What is required
All of the material below is to be repeated exactly.

Data excerpt
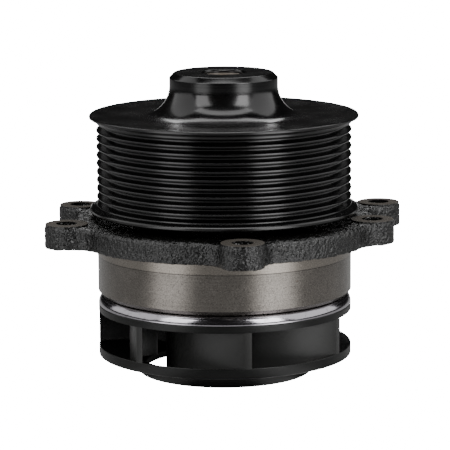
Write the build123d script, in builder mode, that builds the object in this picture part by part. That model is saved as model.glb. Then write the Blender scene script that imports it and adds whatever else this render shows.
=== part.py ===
from build123d import *
import os
from math import cos, exp, log, radians, sin, tan

# Engine coolant pump.  Z is the shaft axis, +Z points out of the engine towards the belt pulley.
# Z = 0 is the mounting face on the underside of the flange.  All lengths are in millimetres.

os.makedirs("parts", exist_ok=True)

# ---- driving dimensions ----

# flange and spigot of the housing
flange_radius = 64.2
flange_thickness = 8.8
flange_edge_round = 1.6
spigot_radius = 54.4
spigot_depth = 23.5
spigot_land_depth = 6.3        # short wider land next to the mounting face
spigot_land_step = 0.2
spigot_chamfer_width = 1.9
spigot_chamfer_height = 1.8

# bolt lugs: (angle from +X in degrees, distance of the hole outside the flange's rim)
lugs = [(-83.8, 4.1), (-12.1, 0.0), (24.1, 10.0), (90.0, 4.8), (156.3, 4.6), (197.3, 5.5)]
lug_radius = 9.0
lug_rise = 1.1                 # spot face above the cast plate
lug_blend = 9.0
lug_hole_radius = 4.5          # clearance for M8

# bearing boss, inside the pulley cup
boss_wall = 8.0
boss_draft = 3.0
boss_edge = 1.0
boss_rib_count = 6
boss_rib_width = 5.0
boss_rib_height = 18.0
boss_rib_toe = 2.0
boss_rib_gap = 5.6             # inside the pulley's rim
root_overlap = 1.0             # how far features start inside the metal they grow from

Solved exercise
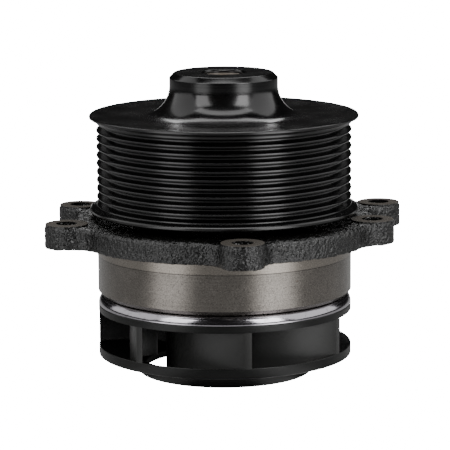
Write the build123d script, in builder mode, that builds the object in this picture part by part. That model is saved as model.glb. Then write the Blender scene script that imports it and adds whatever else this render shows.
=== part.py ===
from build123d import *
import os
from math import cos, exp, log, radians, sin, tan

# Engine coolant pump.  Z is the shaft axis, +Z points out of the engine towards the belt pulley.
# Z = 0 is the mounting face on the underside of the flange.  All lengths are in millimetres.

os.makedirs("parts", exist_ok=True)

# ---- driving dimensions ----

# flange and spigot of the housing
flange_radius = 64.2
flange_thickness = 8.8
flange_edge_round = 1.6
spigot_radius = 54.4
spigot_depth = 23.5
spigot_land_depth = 6.3        # short wider land next to the mounting face
spigot_land_step = 0.2
spigot_chamfer_width = 1.9
spigot_chamfer_height = 1.8

# bolt lugs: (angle from +X in degrees, distance of the hole outside the flange's rim)
lugs = [(-83.8, 4.1), (-12.1, 0.0), (24.1, 10.0), (90.0, 4.8), (156.3, 4.6), (197.3, 5.5)]
lug_radius = 9.0
lug_rise = 1.1                 # spot face above the cast plate
lug_blend = 9.0
lug_hole_radius = 4.5          # clearance for M8

# bearing boss, inside the pulley cup
boss_wall = 8.0
boss_draft = 3.0
boss_edge = 1.0
boss_rib_count = 6
boss_rib_width = 5.0
boss_rib_height = 18.0
boss_rib_toe = 2.0
boss_rib_gap = 5.6             # inside the pulley's rim
root_overlap = 1.0             # how far features start inside the metal they grow from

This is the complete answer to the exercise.